---------- Data segment

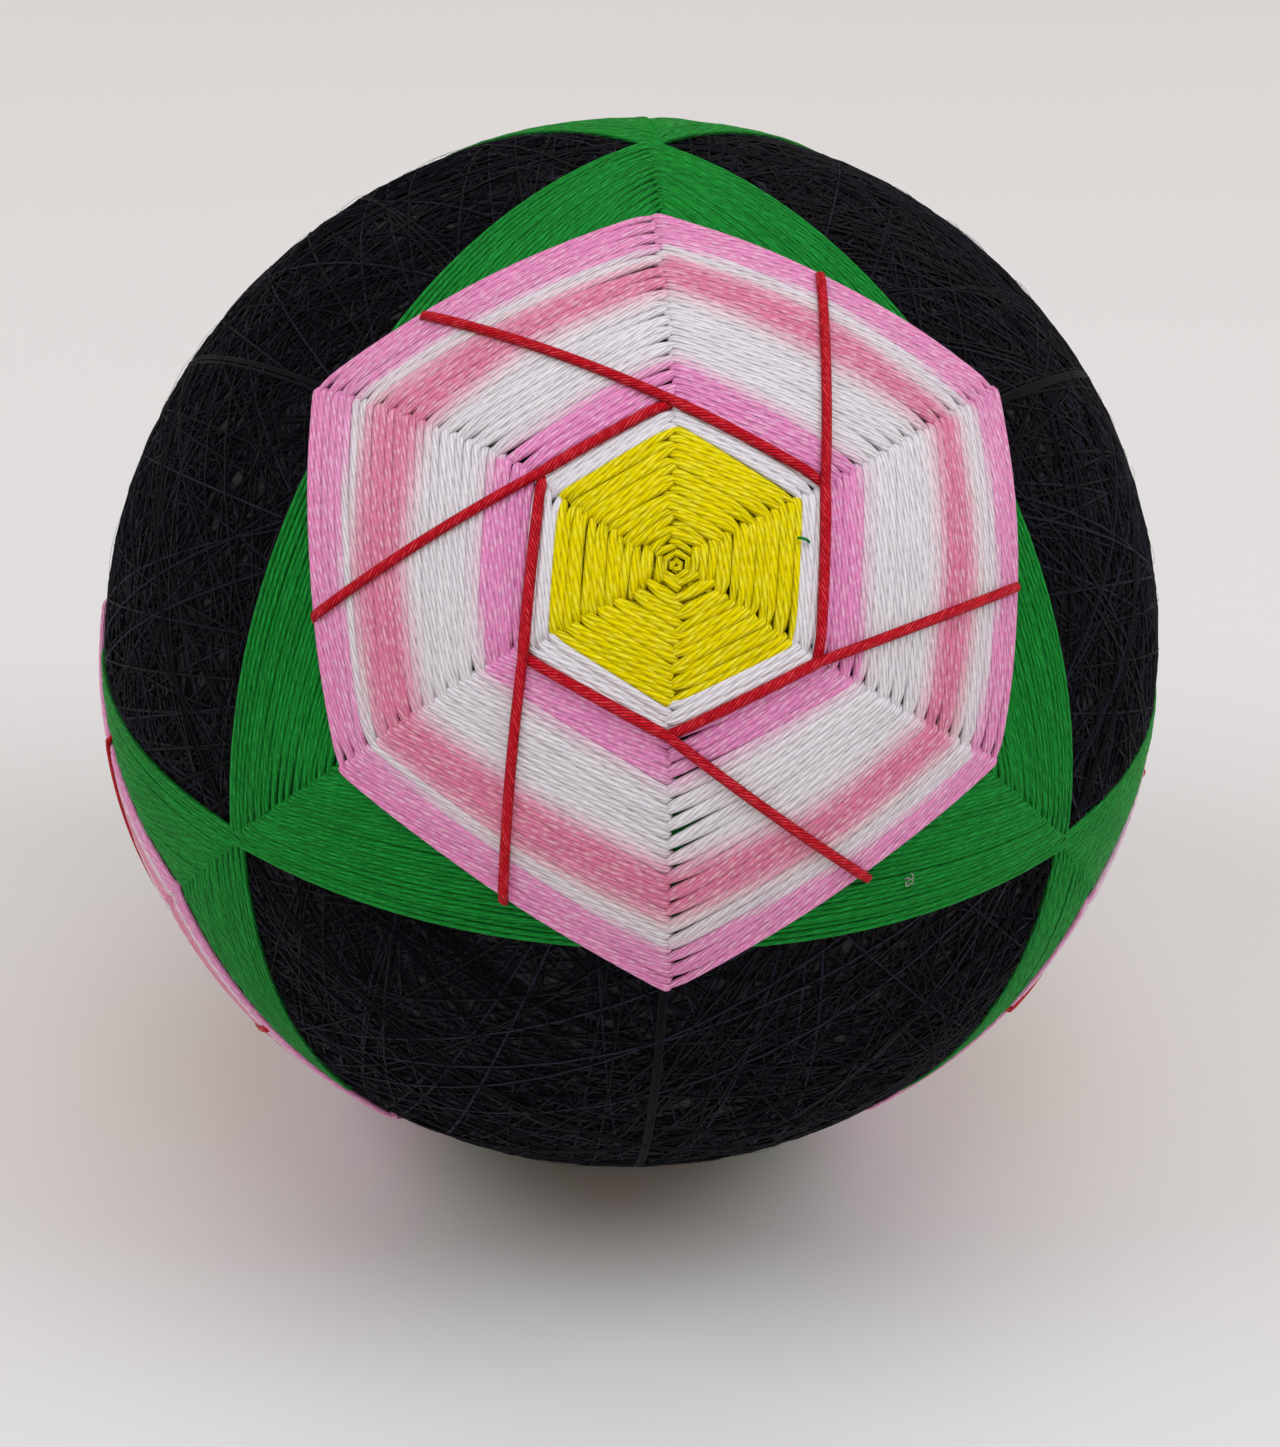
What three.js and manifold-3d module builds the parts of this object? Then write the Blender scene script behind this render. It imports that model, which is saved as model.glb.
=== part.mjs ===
// Temari ball: a ball wound with dark thread, with four stitched flowers on four green triangles.
// Millimetres, +Z up. The origin is the middle of the small flat that the ball rests on,
// and one flower looks towards -Y.
import * as THREE from 'three';
import { mergeVertices } from 'three/addons/utils/BufferGeometryUtils.js';
import Module from 'manifold-3d';

const wasm = await Module();
wasm.setup();

// Driving sizes
const ballRadius = 47.5;
const seatGap = 0.3;
const greenThickness = 0.7;
const petalThickness = 0.5;
const redCordRadius = 0.4;
const restFlatDepth = 0.4;

// Layers, as distances from the ball's centre
const greenInside = ballRadius + seatGap;
const greenOutside = greenInside + greenThickness;
const petalInside = greenOutside + seatGap;
const petalOutside = petalInside + petalThickness;
const redMiddle = petalOutside + seatGap + redCordRadius;
const restHeight = greenOutside - restFlatDepth;

// The six guide lines of a flower: three point at the triangle's tips, three at its sides.
// Angles are in degrees at the ball's centre, measured from the middle of the flower.
const guideLines = 6;
const tipOfTriangle = THREE.MathUtils.radToDeg(Math.acos(1 / Math.sqrt(3)));
const tipGapAngle = 0.3;
const greenBand = { corners: 3, inner: 34.6, outer: tipOfTriangle - tipGapAngle, bulge: 0.5 };
const yellowCentre = { outer: 12.5, dimple: 0.35, dome: 0.25 };
const whiteRound = { inner: 12.9, outer: 14.9 };
const petals = { inner: 15.3, outerAtTips: 37.46, outerAtSides: 40.81, bulge: 0.6 };
const redHexagonCorner = 15.4;

// Where each red cord starts: the share of the flower's edge from the corner before it
const redStarts = [
  { toCorner: 0, share: 0.28 },
  { toCorner: 1, share: 0.43 },
  { toCorner: 2, share: 0.5 },
  { toCorner: 3, share: 0.43 },
  { toCorner: 4, share: 0.43 },
  { toCorner: 5, share: 0.38 },
];

// Steps that the solids are divided into
const steps = {
  ball: 9,
  greenAlong: 12,
  greenAcross: 3,
  petalAlong: 6,
  petalAcross: 3,
  whiteAlong: 3,
  yellowAlong: 3,
  yellowAcross: 3,
  redSides: 6,
  redOuterRun: 5,
  redInnerRun: 3,
};

const colours = {
  dark: { color: 0x101019, roughness: 0.85 },
  green: { color: 0x1e822d, roughness: 0.7 },
  pink: { color: 0xe182be, roughness: 0.55 },
  white: { color: 0xd8d8da, roughness: 0.55 },
  yellow: { color: 0xe1cd0a, roughness: 0.5 },
  red: { color: 0xc8102a, roughness: 0.55 },
};

// The ball is divided as an octahedron: a tip at the top, one at the bottom and four around.
const tipLeft = new THREE.Vector3(-1, -1, 0).normalize();
const tipRight = new THREE.Vector3(1, -1, 0).normalize();
const tipTop = new THREE.Vector3(0, 0, 1);
const faceMiddle = new THREE.Vector3().add(tipTop).add(tipLeft).add(tipRight).normalize();
const faceUp = tipTop.clone().addScaledVector(faceMiddle, -tipTop.dot(faceMiddle)).normalize();
const faceRight = new THREE.Vector3(1, 0, 0);

// The other three flowers are the front one turned half round about an axis through the tips.
const faces = [
  { name: 'front', turn: new THREE.Quaternion() },
  { name: 'right', turn: new THREE.Quaternion().setFromAxisAngle(tipRight, Math.PI) },
  { name: 'back', turn: new THREE.Quaternion().setFromAxisAngle(tipTop, Math.PI) },
  { name: 'left', turn: new THREE.Quaternion().setFromAxisAngle(tipLeft, Math.PI) },
];

// A direction from the ball's centre: degrees away from the flower's middle, and degrees round it,
// clockwise from the top tip as seen from outside.
function direction(away, round) {
  const a = THREE.MathUtils.degToRad(away);
  const b = THREE.MathUtils.degToRad(round);
  return new THREE.Vector3()
    .addScaledVector(faceMiddle, Math.cos(a))
    .addScaledVector(faceUp, Math.sin(a) * Math.cos(b))
    .addScaledVector(faceRight, Math.sin(a) * Math.sin(b));
}

// The direction that lies the share s of the way from one direction to another, on the shortest
// line over the ball, pushed outwards from the flower by the bulge in degrees at mid way.
function alongSide(from, to, s, bulge) {
  const whole = from.angleTo(to);
  if (whole < 1e-6) {
    return from.clone();
  }
  const result = new THREE.Vector3()
    .addScaledVector(from, Math.sin((1 - s) * whole) / Math.sin(whole))
    .addScaledVector(to, Math.sin(s * whole) / Math.sin(whole));
  const push = THREE.MathUtils.degToRad(bulge) * 4 * s * (1 - s);
  const axis = new THREE.Vector3().crossVectors(faceMiddle, result).normalize();
  return result.applyAxisAngle(axis, push);
}

// One closed loop of directions round the flower: a corner at each guide line, at the angle that
// cornerAngle gives, and straight thread runs between them.
function loopOfDirections(corners, cornerAngle, along, bulge) {
  const loop = [];
  for (let k = 0; k < corners; k += 1) {
    const from = direction(cornerAngle(k), (360 / corners) * k);
    const to = direction(cornerAngle((k + 1) % corners), (360 / corners) * (k + 1));
    for (let i = 0; i < along; i += 1) {
      loop.push(alongSide(from, to, i / along, bulge));
    }
  }
  return loop;
}

// A closed shell between two sets of loops. rows run from the middle of the flower outwards, and
// each has its loop of directions, its inside radius and its outside radius. When the first row
// is a single point, the shell is closed there; otherwise it has a wall round its opening.
function shell(rows) {
  const count = rows[rows.length - 1].loop.length;
  const closedMiddle = rows[0].loop.length === 1;
  const points = [];
  const index = [];
  const starts = rows.map((row) => {
    const start = points.length;
    row.loop.forEach((d) => points.push(d.clone().multiplyScalar(row.outside)));
    row.loop.forEach((d) => points.push(d.clone().multiplyScalar(row.inside)));
    return start;
  });
  const at = (row, i, lower) => {
    const size = rows[row].loop.length;
    return starts[row] + (lower ? size : 0) + (i % size);
  };
  const triangle = (a, b, c) => {
    if (a !== b && b !== c && c !== a) {
      index.push(a, b, c);
    }
  };
  const quad = (a, b, c, d) => {
    triangle(a, b, c);
    triangle(a, c, d);
  };
  const last = rows.length - 1;
  for (let i = 0; i < count; i += 1) {
    for (let r = 0; r < last; r += 1) {
      quad(at(r, i, false), at(r, i + 1, false), at(r + 1, i + 1, false), at(r + 1, i, false));
      quad(at(r, i, true), at(r + 1, i, true), at(r + 1, i + 1, true), at(r, i + 1, true));
    }
    quad(at(last, i, false), at(last, i + 1, false), at(last, i + 1, true), at(last, i, true));
    if (!closedMiddle) {
      quad(at(0, i, true), at(0, i + 1, true), at(0, i + 1, false), at(0, i, false));
    }
  }
  return geometryFrom(points.flatMap((p) => [p.x, p.y, p.z]), index);
}

function geometryFrom(positions, index) {
  const geometry = new THREE.BufferGeometry();
  geometry.setAttribute('position', new THREE.Float32BufferAttribute(positions, 3));
  geometry.setIndex(index);
  return geometry;
}

// Joining and cutting
function toSolid(geometry) {
  const bare = new THREE.BufferGeometry();
  bare.setAttribute('position', geometry.getAttribute('position'));
  if (geometry.index) {
    bare.setIndex(geometry.index);
  }
  const merged = mergeVertices(bare, 1e-4);
  return new wasm.Manifold(new wasm.Mesh({
    numProp: 3,
    vertProperties: new Float32Array(merged.getAttribute('position').array),
    triVerts: new Uint32Array(merged.index.array),
  }));
}

function fromSolid(solid) {
  const mesh = solid.getMesh();
  return geometryFrom(Array.from(mesh.vertProperties), Array.from(mesh.triVerts));
}

// The green band: rows of thread laid in a triangle, open in the middle. The grown band is the
// same shape with the seat gap all round, and it cuts the underside of the petals.
function greenShell(grow) {
  const growAngle = THREE.MathUtils.radToDeg(grow / ballRadius);
  const first = greenBand.inner - 2 * growAngle;
  const past = greenBand.outer + 2 * growAngle;
  const rows = [];
  for (let j = 0; j <= steps.greenAcross; j += 1) {
    const angle = THREE.MathUtils.lerp(first, past, j / steps.greenAcross);
    const bulge = greenBand.bulge * (j / steps.greenAcross);
    rows.push({
      loop: loopOfDirections(greenBand.corners, () => angle, steps.greenAlong, bulge),
      inside: grow > 0 ? ballRadius - seatGap : greenInside,
      outside: greenOutside + grow,
    });
  }
  return shell(rows);
}

// The petals' edge reaches the green at the tips' guide lines (the even ones) and crosses onto
// the dark ball at the sides' guide lines.
function petalCorner(k, t) {
  const outer = k % 2 === 0 ? petals.outerAtTips : petals.outerAtSides;
  return THREE.MathUtils.lerp(petals.inner, outer, t);
}

// Petals: a six sided ring of thread rows
function petalShell() {
  const rows = [];
  for (let j = 0; j <= steps.petalAcross; j += 1) {
    const t = j / steps.petalAcross;
    const corner = (k) => petalCorner(k, t);
    rows.push({
      loop: loopOfDirections(guideLines, corner, steps.petalAlong, petals.bulge * t),
      inside: greenInside,
      outside: petalOutside,
    });
  }
  return shell(rows);
}

function petalGeometry() {
  return fromSolid(toSolid(petalShell()).subtract(toSolid(greenShell(seatGap))));
}

// One round of white thread between the yellow middle and the petals
function whiteGeometry() {
  const rows = [whiteRound.inner, whiteRound.outer].map((angle) => ({
    loop: loopOfDirections(guideLines, () => angle, steps.whiteAlong, 0),
    inside: greenInside,
    outside: petalOutside,
  }));
  return shell(rows);
}

// Yellow middle: a low dome of rounds with a dimple where they start
function yellowGeometry() {
  const rows = [{
    loop: [faceMiddle.clone()],
    inside: greenInside,
    outside: petalOutside - yellowCentre.dimple,
  }];
  for (let j = 1; j <= steps.yellowAcross; j += 1) {
    const t = j / steps.yellowAcross;
    rows.push({
      loop: loopOfDirections(guideLines, () => yellowCentre.outer * t, steps.yellowAlong, 0),
      inside: greenInside,
      outside: petalOutside + yellowCentre.dome * Math.sin(Math.PI * t),
    });
  }
  return shell(rows);
}

// The points of one red cord: from the flower's edge to its corner of the hexagon, then along the
// hexagon's side to the next corner, where the next cord lies over its end
function redCordPoints({ toCorner, share }) {
  const step = 360 / guideLines;
  const before = toCorner - 1;
  const edgeFrom = direction(petalCorner((before + guideLines) % guideLines, 1), step * before);
  const edgeTo = direction(petalCorner(toCorner, 1), step * toCorner);
  const start = alongSide(edgeFrom, edgeTo, share, petals.bulge);
  const corner = direction(redHexagonCorner, step * toCorner);
  const end = direction(redHexagonCorner, step * (toCorner + 1));
  const points = [];
  for (let i = 0; i < steps.redOuterRun; i += 1) {
    points.push(alongSide(start, corner, i / steps.redOuterRun, 0).multiplyScalar(redMiddle));
  }
  for (let i = 0; i <= steps.redInnerRun; i += 1) {
    points.push(alongSide(corner, end, i / steps.redInnerRun, 0).multiplyScalar(redMiddle));
  }
  return points;
}

// A cord is rings of points about its path, each with one flat turned to the ball, and two ends
function cordGeometry(points) {
  const positions = [];
  const index = [];
  const sides = steps.redSides;
  points.forEach((p, i) => {
    const before = points[Math.max(i - 1, 0)];
    const after = points[Math.min(i + 1, points.length - 1)];
    const ahead = after.clone().sub(before).normalize();
    const up = p.clone().normalize();
    const across = new THREE.Vector3().crossVectors(ahead, up).normalize();
    for (let s = 0; s < sides; s += 1) {
      const angle = (2 * Math.PI * s) / sides;
      const v = p.clone()
        .addScaledVector(across, Math.cos(angle) * redCordRadius)
        .addScaledVector(up, Math.sin(angle) * redCordRadius);
      positions.push(v.x, v.y, v.z);
    }
  });
  const last = points.length - 1;
  for (let i = 0; i < last; i += 1) {
    for (let s = 0; s < sides; s += 1) {
      const a = i * sides + s;
      const b = i * sides + ((s + 1) % sides);
      index.push(a, b + sides, b, a, a + sides, b + sides);
    }
  }
  for (let s = 1; s < sides - 1; s += 1) {
    index.push(0, s, s + 1);
    index.push(last * sides, last * sides + s + 1, last * sides + s);
  }
  return geometryFrom(positions, index);
}

function redGeometry() {
  const cords = redStarts.map((start) => toSolid(cordGeometry(redCordPoints(start))));
  return fromSolid(cords.reduce((joined, cord) => joined.add(cord)));
}

// The rest flat: a level cut across the two green tips at the bottom of the ball
function cutRestFlat(geometry) {
  const size = 4 * ballRadius;
  const below = new THREE.BoxGeometry(size, size, size);
  below.translate(0, 0, -restHeight - size / 2);
  return fromSolid(toSolid(geometry).subtract(toSolid(below)));
}

function piece(name, geometry, finish) {
  const mesh = new THREE.Mesh(geometry, new THREE.MeshStandardMaterial({ metalness: 0, ...finish }));
  mesh.name = name;
  return mesh;
}

const ball = new THREE.Group();
ball.position.z = restHeight;
ball.add(piece('wound_ball', new THREE.IcosahedronGeometry(ballRadius, steps.ball), colours.dark));

const bandShape = greenShell(0);
const petalShape = petalGeometry();
const whiteShape = whiteGeometry();
const yellowShape = yellowGeometry();
const redShape = redGeometry();

faces.forEach(({ name, turn }) => {
  const turned = (geometry) => geometry.clone().applyQuaternion(turn);
  const atBottom = name === 'left' || name === 'right';
  const band = atBottom ? cutRestFlat(turned(bandShape)) : turned(bandShape);
  ball.add(piece(`green_band_${name}`, band, colours.green));
  ball.add(piece(`petal_rows_${name}`, turned(petalShape), colours.pink));
  ball.add(piece(`white_round_${name}`, turned(whiteShape), colours.white));
  ball.add(piece(`yellow_centre_${name}`, turned(yellowShape), colours.yellow));
  ball.add(piece(`red_cords_${name}`, turned(redShape), colours.red));
});

const temari = new THREE.Group();
temari.add(ball);

export default temari;
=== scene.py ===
import math
import random

import bmesh
import bpy
from mathutils import Matrix, Quaternion, Vector


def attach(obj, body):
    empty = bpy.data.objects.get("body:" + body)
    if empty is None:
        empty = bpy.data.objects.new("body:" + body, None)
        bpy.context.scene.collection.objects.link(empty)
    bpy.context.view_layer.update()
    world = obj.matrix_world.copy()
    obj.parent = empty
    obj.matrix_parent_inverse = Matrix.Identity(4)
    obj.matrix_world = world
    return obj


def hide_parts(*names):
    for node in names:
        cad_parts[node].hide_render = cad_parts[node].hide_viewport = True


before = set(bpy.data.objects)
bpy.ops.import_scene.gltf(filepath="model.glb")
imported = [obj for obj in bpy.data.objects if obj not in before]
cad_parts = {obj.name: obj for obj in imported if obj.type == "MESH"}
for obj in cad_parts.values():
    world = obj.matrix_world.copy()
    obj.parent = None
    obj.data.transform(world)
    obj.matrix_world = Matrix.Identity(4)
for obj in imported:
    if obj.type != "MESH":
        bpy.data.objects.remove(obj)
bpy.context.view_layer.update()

mm = 0.001
ballCentre = Vector((0, 0, 48.1 * mm))
ballRadius = 47.5 * mm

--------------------

__Problem description__. Taking the lines above, repeat exactly those from the line that contains "const bandShape = greenShell(0);" through the line that contains "before = set(bpy.data.objects)", and both of those lines as well. Include nothing else.

__Exercise result__.
const bandShape = greenShell(0);
const petalShape = petalGeometry();
const whiteShape = whiteGeometry();
const yellowShape = yellowGeometry();
const redShape = redGeometry();

faces.forEach(({ name, turn }) => {
  const turned = (geometry) => geometry.clone().applyQuaternion(turn);
  const atBottom = name === 'left' || name === 'right';
  const band = atBottom ? cutRestFlat(turned(bandShape)) : turned(bandShape);
  ball.add(piece(`green_band_${name}`, band, colours.green));
  ball.add(piece(`petal_rows_${name}`, turned(petalShape), colours.pink));
  ball.add(piece(`white_round_${name}`, turned(whiteShape), colours.white));
  ball.add(piece(`yellow_centre_${name}`, turned(yellowShape), colours.yellow));
  ball.add(piece(`red_cords_${name}`, turned(redShape), colours.red));
});

const temari = new THREE.Group();
temari.add(ball);

export default temari;
=== scene.py ===
import math
import random

import bmesh
import bpy
from mathutils import Matrix, Quaternion, Vector


def attach(obj, body):
    empty = bpy.data.objects.get("body:" + body)
    if empty is None:
        empty = bpy.data.objects.new("body:" + body, None)
        bpy.context.scene.collection.objects.link(empty)
    bpy.context.view_layer.update()
    world = obj.matrix_world.copy()
    obj.parent = empty
    obj.matrix_parent_inverse = Matrix.Identity(4)
    obj.matrix_world = world
    return obj


def hide_parts(*names):
    for node in names:
        cad_parts[node].hide_render = cad_parts[node].hide_viewport = True


before = set(bpy.data.objects)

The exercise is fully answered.